- [THE PROBLEM] Copy out the complete listing, word for word.

- [DATA SECTION]
⁂

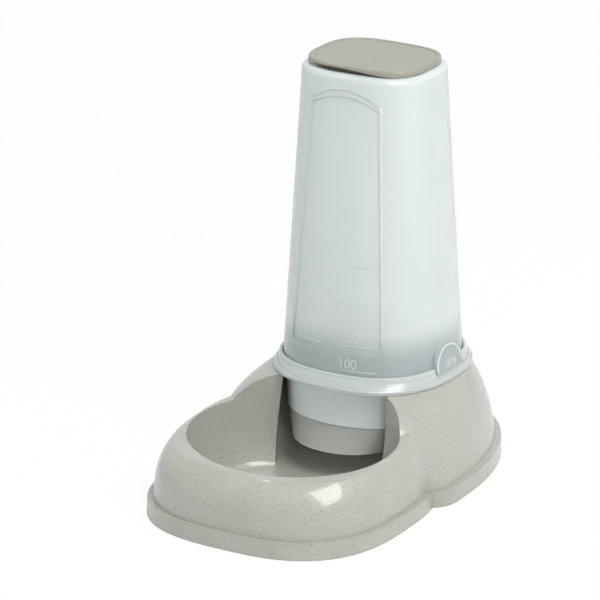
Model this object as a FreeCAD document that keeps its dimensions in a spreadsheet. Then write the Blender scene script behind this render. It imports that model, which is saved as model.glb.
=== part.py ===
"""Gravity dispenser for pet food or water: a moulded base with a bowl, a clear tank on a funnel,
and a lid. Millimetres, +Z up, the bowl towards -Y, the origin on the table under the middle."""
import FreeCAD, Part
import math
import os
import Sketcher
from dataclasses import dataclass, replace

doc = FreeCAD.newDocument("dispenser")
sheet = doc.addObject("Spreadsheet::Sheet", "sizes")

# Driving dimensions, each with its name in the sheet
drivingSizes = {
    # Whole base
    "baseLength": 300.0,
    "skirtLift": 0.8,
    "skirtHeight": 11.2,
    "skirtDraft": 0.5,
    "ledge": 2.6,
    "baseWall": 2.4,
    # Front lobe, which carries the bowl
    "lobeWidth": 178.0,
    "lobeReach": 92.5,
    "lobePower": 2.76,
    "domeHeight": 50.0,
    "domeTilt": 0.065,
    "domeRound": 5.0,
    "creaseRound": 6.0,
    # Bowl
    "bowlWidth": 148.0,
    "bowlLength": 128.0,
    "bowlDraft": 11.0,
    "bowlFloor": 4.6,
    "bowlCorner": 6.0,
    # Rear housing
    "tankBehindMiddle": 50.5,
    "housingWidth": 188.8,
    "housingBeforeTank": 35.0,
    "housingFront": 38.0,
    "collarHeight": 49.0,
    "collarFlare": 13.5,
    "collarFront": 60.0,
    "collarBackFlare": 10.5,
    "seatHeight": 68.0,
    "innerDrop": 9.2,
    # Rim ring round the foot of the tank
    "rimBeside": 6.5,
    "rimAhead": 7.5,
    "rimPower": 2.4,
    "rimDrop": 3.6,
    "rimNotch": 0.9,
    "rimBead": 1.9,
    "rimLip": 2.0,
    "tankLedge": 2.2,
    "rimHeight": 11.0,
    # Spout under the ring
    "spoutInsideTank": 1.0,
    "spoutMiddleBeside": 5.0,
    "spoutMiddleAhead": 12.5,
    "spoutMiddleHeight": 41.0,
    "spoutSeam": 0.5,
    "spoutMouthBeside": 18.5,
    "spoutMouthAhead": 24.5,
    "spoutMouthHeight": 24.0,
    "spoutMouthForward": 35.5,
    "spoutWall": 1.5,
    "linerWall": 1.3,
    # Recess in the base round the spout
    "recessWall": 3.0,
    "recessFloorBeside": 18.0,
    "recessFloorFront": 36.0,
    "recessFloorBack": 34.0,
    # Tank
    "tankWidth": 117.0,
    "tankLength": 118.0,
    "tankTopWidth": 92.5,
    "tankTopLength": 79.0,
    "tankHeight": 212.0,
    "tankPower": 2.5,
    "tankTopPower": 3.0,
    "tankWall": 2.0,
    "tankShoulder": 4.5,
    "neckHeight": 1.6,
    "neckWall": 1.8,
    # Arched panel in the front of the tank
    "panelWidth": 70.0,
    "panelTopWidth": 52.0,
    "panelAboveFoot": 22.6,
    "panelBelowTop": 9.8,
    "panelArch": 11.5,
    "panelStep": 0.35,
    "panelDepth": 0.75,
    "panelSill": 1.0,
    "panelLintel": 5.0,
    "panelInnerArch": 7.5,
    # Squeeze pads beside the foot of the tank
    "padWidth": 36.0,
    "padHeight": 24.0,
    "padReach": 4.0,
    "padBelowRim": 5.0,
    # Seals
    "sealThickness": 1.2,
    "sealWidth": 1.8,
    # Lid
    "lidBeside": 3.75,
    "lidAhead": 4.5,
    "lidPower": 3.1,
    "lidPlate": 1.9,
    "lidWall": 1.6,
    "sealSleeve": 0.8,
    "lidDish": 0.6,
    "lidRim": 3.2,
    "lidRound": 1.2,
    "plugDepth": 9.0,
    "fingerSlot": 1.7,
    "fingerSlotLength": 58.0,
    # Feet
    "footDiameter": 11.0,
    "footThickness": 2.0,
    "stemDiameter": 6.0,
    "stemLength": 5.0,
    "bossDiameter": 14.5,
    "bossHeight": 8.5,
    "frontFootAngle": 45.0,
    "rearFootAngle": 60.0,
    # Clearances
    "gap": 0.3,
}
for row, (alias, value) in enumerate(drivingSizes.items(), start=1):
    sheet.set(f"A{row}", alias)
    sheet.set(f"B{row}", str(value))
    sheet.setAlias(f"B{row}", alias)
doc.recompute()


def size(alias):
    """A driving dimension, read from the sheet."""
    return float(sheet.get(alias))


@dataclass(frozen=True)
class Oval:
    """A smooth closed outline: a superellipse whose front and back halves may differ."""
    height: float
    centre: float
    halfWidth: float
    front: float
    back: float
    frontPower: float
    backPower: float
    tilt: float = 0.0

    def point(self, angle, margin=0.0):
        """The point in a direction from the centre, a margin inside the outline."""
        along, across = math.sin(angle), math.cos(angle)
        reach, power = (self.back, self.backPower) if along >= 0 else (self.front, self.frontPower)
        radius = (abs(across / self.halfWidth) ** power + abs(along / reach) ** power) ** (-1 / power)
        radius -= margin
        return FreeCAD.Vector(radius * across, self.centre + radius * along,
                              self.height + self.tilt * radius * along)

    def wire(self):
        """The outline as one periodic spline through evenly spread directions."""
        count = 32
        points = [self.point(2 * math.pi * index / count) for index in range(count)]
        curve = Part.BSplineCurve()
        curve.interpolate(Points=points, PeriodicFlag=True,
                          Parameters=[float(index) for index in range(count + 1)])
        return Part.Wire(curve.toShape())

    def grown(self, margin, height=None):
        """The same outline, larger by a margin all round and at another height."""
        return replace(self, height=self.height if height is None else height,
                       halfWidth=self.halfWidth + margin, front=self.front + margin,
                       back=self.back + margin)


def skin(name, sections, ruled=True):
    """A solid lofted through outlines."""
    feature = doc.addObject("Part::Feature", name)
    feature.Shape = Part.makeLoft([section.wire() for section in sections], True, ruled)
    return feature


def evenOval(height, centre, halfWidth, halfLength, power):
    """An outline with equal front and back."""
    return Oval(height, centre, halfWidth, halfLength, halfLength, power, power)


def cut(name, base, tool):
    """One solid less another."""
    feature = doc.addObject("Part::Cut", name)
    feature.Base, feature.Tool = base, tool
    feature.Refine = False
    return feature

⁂

- [REPLY]
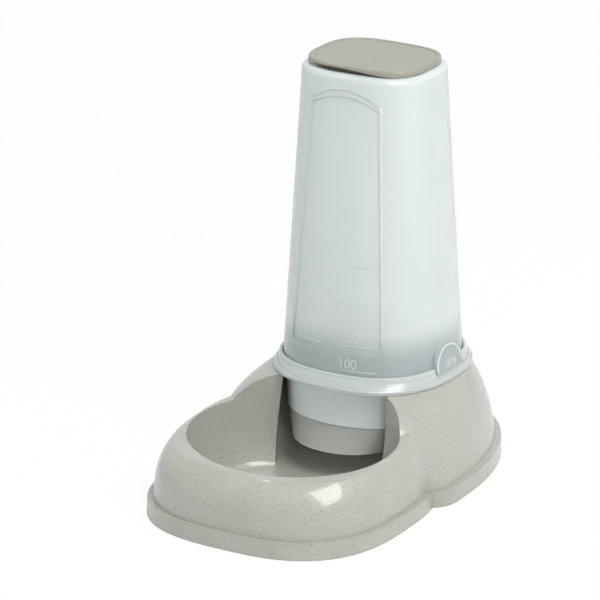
Model this object as a FreeCAD document that keeps its dimensions in a spreadsheet. Then write the Blender scene script behind this render. It imports that model, which is saved as model.glb.
=== part.py ===
"""Gravity dispenser for pet food or water: a moulded base with a bowl, a clear tank on a funnel,
and a lid. Millimetres, +Z up, the bowl towards -Y, the origin on the table under the middle."""
import FreeCAD, Part
import math
import os
import Sketcher
from dataclasses import dataclass, replace

doc = FreeCAD.newDocument("dispenser")
sheet = doc.addObject("Spreadsheet::Sheet", "sizes")

# Driving dimensions, each with its name in the sheet
drivingSizes = {
    # Whole base
    "baseLength": 300.0,
    "skirtLift": 0.8,
    "skirtHeight": 11.2,
    "skirtDraft": 0.5,
    "ledge": 2.6,
    "baseWall": 2.4,
    # Front lobe, which carries the bowl
    "lobeWidth": 178.0,
    "lobeReach": 92.5,
    "lobePower": 2.76,
    "domeHeight": 50.0,
    "domeTilt": 0.065,
    "domeRound": 5.0,
    "creaseRound": 6.0,
    # Bowl
    "bowlWidth": 148.0,
    "bowlLength": 128.0,
    "bowlDraft": 11.0,
    "bowlFloor": 4.6,
    "bowlCorner": 6.0,
    # Rear housing
    "tankBehindMiddle": 50.5,
    "housingWidth": 188.8,
    "housingBeforeTank": 35.0,
    "housingFront": 38.0,
    "collarHeight": 49.0,
    "collarFlare": 13.5,
    "collarFront": 60.0,
    "collarBackFlare": 10.5,
    "seatHeight": 68.0,
    "innerDrop": 9.2,
    # Rim ring round the foot of the tank
    "rimBeside": 6.5,
    "rimAhead": 7.5,
    "rimPower": 2.4,
    "rimDrop": 3.6,
    "rimNotch": 0.9,
    "rimBead": 1.9,
    "rimLip": 2.0,
    "tankLedge": 2.2,
    "rimHeight": 11.0,
    # Spout under the ring
    "spoutInsideTank": 1.0,
    "spoutMiddleBeside": 5.0,
    "spoutMiddleAhead": 12.5,
    "spoutMiddleHeight": 41.0,
    "spoutSeam": 0.5,
    "spoutMouthBeside": 18.5,
    "spoutMouthAhead": 24.5,
    "spoutMouthHeight": 24.0,
    "spoutMouthForward": 35.5,
    "spoutWall": 1.5,
    "linerWall": 1.3,
    # Recess in the base round the spout
    "recessWall": 3.0,
    "recessFloorBeside": 18.0,
    "recessFloorFront": 36.0,
    "recessFloorBack": 34.0,
    # Tank
    "tankWidth": 117.0,
    "tankLength": 118.0,
    "tankTopWidth": 92.5,
    "tankTopLength": 79.0,
    "tankHeight": 212.0,
    "tankPower": 2.5,
    "tankTopPower": 3.0,
    "tankWall": 2.0,
    "tankShoulder": 4.5,
    "neckHeight": 1.6,
    "neckWall": 1.8,
    # Arched panel in the front of the tank
    "panelWidth": 70.0,
    "panelTopWidth": 52.0,
    "panelAboveFoot": 22.6,
    "panelBelowTop": 9.8,
    "panelArch": 11.5,
    "panelStep": 0.35,
    "panelDepth": 0.75,
    "panelSill": 1.0,
    "panelLintel": 5.0,
    "panelInnerArch": 7.5,
    # Squeeze pads beside the foot of the tank
    "padWidth": 36.0,
    "padHeight": 24.0,
    "padReach": 4.0,
    "padBelowRim": 5.0,
    # Seals
    "sealThickness": 1.2,
    "sealWidth": 1.8,
    # Lid
    "lidBeside": 3.75,
    "lidAhead": 4.5,
    "lidPower": 3.1,
    "lidPlate": 1.9,
    "lidWall": 1.6,
    "sealSleeve": 0.8,
    "lidDish": 0.6,
    "lidRim": 3.2,
    "lidRound": 1.2,
    "plugDepth": 9.0,
    "fingerSlot": 1.7,
    "fingerSlotLength": 58.0,
    # Feet
    "footDiameter": 11.0,
    "footThickness": 2.0,
    "stemDiameter": 6.0,
    "stemLength": 5.0,
    "bossDiameter": 14.5,
    "bossHeight": 8.5,
    "frontFootAngle": 45.0,
    "rearFootAngle": 60.0,
    # Clearances
    "gap": 0.3,
}
for row, (alias, value) in enumerate(drivingSizes.items(), start=1):
    sheet.set(f"A{row}", alias)
    sheet.set(f"B{row}", str(value))
    sheet.setAlias(f"B{row}", alias)
doc.recompute()


def size(alias):
    """A driving dimension, read from the sheet."""
    return float(sheet.get(alias))


@dataclass(frozen=True)
class Oval:
    """A smooth closed outline: a superellipse whose front and back halves may differ."""
    height: float
    centre: float
    halfWidth: float
    front: float
    back: float
    frontPower: float
    backPower: float
    tilt: float = 0.0

    def point(self, angle, margin=0.0):
        """The point in a direction from the centre, a margin inside the outline."""
        along, across = math.sin(angle), math.cos(angle)
        reach, power = (self.back, self.backPower) if along >= 0 else (self.front, self.frontPower)
        radius = (abs(across / self.halfWidth) ** power + abs(along / reach) ** power) ** (-1 / power)
        radius -= margin
        return FreeCAD.Vector(radius * across, self.centre + radius * along,
                              self.height + self.tilt * radius * along)

    def wire(self):
        """The outline as one periodic spline through evenly spread directions."""
        count = 32
        points = [self.point(2 * math.pi * index / count) for index in range(count)]
        curve = Part.BSplineCurve()
        curve.interpolate(Points=points, PeriodicFlag=True,
                          Parameters=[float(index) for index in range(count + 1)])
        return Part.Wire(curve.toShape())

    def grown(self, margin, height=None):
        """The same outline, larger by a margin all round and at another height."""
        return replace(self, height=self.height if height is None else height,
                       halfWidth=self.halfWidth + margin, front=self.front + margin,
                       back=self.back + margin)


def skin(name, sections, ruled=True):
    """A solid lofted through outlines."""
    feature = doc.addObject("Part::Feature", name)
    feature.Shape = Part.makeLoft([section.wire() for section in sections], True, ruled)
    return feature


def evenOval(height, centre, halfWidth, halfLength, power):
    """An outline with equal front and back."""
    return Oval(height, centre, halfWidth, halfLength, halfLength, power, power)


def cut(name, base, tool):
    """One solid less another."""
    feature = doc.addObject("Part::Cut", name)
    feature.Base, feature.Tool = base, tool
    feature.Refine = False
    return feature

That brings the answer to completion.